In the first of two special interviews for ‘Discovering Daphne’ I get to grill the lovely Justine Picardie about her novel Daphne and the wonderful woman who inspired it…

Before I opened the first page of ‘Daphne’ I did expect it just to be about Daphne Du Maurier, instead we have a tale of Daphne, Bramwell Bronte and an unnamed narrator, which reflects Rebecca. Was Daphne’s the story you wanted to tell in the main, or was it one of the other characters that started it all and Daphne suddenly popped in unannounced?

The origins of ‘Daphne’ are in one sense very simple — I’d loved reading her novels since childhood, and had a powerful attachment to the Cornish landscape that she describes — but as is often the case with writing, there was a far more complicated alchemy that formed a catalyst for the beginnings of my novel. I wrote an introduction for a Virago edition of ‘The King’s General’ in 2003, which prompted my return to the mysterious place that is Menabilly — Du Maurier’s beloved house near Fowey, an inherent element of ‘Rebecca’ and ‘The King’s General’, although uninhabited and close to ruin when she wrote ‘Rebecca’ (indeed, it was the huge success of this novel that allowed Du Maurier to lease Menabilly from the Rashleigh family, and finance its restoration). Two years later, I wrote a second introduction for Virago — this time for ‘The Infernal World of Branwell Bronte’ — and was fascinated by the book, and by Du Maurier’s dedication of her work to the Bronte scholar, Symington. Coincidentally — or perhaps this was one of those apparently magical instances of synchronicity — I was already intrigued by the mysterious Mr Symington, having already encountered him in my research while I was working on a chapter entitled ‘Charlotte Bronte’s Ring’ for my previous book, ‘My Mother’s Wedding Dress’. All of which probably sounds impossibly tanged a tale, but seemed to resonate for me.

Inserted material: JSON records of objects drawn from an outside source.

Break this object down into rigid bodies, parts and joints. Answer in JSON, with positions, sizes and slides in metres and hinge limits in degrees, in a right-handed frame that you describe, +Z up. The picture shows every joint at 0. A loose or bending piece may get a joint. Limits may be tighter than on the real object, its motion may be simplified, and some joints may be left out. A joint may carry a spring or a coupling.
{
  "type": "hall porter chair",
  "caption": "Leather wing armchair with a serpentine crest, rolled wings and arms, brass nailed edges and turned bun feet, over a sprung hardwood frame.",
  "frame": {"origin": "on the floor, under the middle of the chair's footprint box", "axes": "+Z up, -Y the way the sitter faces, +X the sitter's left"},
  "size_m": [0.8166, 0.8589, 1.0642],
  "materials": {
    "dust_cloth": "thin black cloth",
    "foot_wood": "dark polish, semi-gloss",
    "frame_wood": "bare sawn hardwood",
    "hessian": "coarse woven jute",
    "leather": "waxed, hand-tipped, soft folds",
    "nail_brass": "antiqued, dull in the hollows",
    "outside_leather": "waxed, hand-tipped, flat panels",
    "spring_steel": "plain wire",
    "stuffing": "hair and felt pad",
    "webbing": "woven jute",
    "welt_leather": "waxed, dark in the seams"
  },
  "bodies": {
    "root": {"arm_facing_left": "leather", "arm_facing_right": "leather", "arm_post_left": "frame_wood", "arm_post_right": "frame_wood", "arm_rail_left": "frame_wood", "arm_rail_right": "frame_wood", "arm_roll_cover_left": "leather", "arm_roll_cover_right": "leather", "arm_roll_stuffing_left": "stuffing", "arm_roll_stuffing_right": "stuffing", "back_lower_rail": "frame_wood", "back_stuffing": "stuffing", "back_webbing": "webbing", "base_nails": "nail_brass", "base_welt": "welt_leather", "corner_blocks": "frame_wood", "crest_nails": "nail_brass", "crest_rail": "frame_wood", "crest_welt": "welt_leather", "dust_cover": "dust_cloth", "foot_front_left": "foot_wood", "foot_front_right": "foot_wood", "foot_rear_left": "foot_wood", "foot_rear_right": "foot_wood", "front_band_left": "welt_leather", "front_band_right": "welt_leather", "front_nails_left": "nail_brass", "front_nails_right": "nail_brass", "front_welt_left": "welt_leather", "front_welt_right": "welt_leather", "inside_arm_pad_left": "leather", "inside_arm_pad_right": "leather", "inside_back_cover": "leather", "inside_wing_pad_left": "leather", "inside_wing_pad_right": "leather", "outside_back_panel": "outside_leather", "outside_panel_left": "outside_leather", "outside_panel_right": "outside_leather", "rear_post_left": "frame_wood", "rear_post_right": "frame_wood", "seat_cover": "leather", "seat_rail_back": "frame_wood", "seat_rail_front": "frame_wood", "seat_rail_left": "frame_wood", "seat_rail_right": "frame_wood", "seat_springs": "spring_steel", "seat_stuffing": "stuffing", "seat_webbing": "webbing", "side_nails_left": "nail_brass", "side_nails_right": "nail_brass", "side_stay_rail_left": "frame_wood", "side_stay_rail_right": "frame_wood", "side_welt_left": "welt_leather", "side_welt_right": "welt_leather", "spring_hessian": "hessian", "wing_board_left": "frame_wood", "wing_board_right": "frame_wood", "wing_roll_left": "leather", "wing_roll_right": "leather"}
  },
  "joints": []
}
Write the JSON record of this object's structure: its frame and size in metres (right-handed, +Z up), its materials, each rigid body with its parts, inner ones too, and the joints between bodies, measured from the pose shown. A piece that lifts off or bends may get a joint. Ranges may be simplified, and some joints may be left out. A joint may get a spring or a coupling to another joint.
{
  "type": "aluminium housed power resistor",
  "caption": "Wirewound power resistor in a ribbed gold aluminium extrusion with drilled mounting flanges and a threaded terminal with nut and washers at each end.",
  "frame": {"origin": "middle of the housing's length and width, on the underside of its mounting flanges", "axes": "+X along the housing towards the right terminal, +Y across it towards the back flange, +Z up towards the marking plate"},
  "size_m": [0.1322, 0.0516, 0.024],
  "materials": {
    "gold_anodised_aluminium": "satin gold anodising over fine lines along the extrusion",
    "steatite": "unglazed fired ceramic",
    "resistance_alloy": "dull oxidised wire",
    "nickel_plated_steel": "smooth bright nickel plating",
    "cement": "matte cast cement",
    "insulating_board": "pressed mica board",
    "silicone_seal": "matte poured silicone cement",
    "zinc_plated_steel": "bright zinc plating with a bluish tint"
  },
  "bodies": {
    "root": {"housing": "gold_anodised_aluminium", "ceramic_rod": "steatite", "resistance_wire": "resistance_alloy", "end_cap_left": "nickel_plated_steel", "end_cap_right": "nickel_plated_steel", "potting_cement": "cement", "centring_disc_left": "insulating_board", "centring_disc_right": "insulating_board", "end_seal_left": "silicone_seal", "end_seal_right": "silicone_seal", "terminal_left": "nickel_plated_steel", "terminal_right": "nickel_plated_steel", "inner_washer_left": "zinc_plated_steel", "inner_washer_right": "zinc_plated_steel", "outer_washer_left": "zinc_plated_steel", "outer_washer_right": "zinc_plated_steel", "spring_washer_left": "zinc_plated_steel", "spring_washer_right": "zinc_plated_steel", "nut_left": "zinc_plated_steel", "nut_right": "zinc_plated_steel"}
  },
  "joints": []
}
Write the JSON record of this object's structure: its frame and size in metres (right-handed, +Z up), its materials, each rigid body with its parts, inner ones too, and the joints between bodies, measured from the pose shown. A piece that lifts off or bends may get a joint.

Daphne was a very complex woman from what we read about her, how did you go about getting into her head? Being a fan of hers, which you clearly are, were you adding pressure on yourself that this had to be right? How did you find her narrative voice?

I read and read and read — every word that she had written — her novels, short stories, letters, notes, memoirs — and immersed myself in the Du Maurier archive at Exeter University, and other archival collections elsewhere. Perhaps I wasn’t in her head, but her voice was certainly in mine.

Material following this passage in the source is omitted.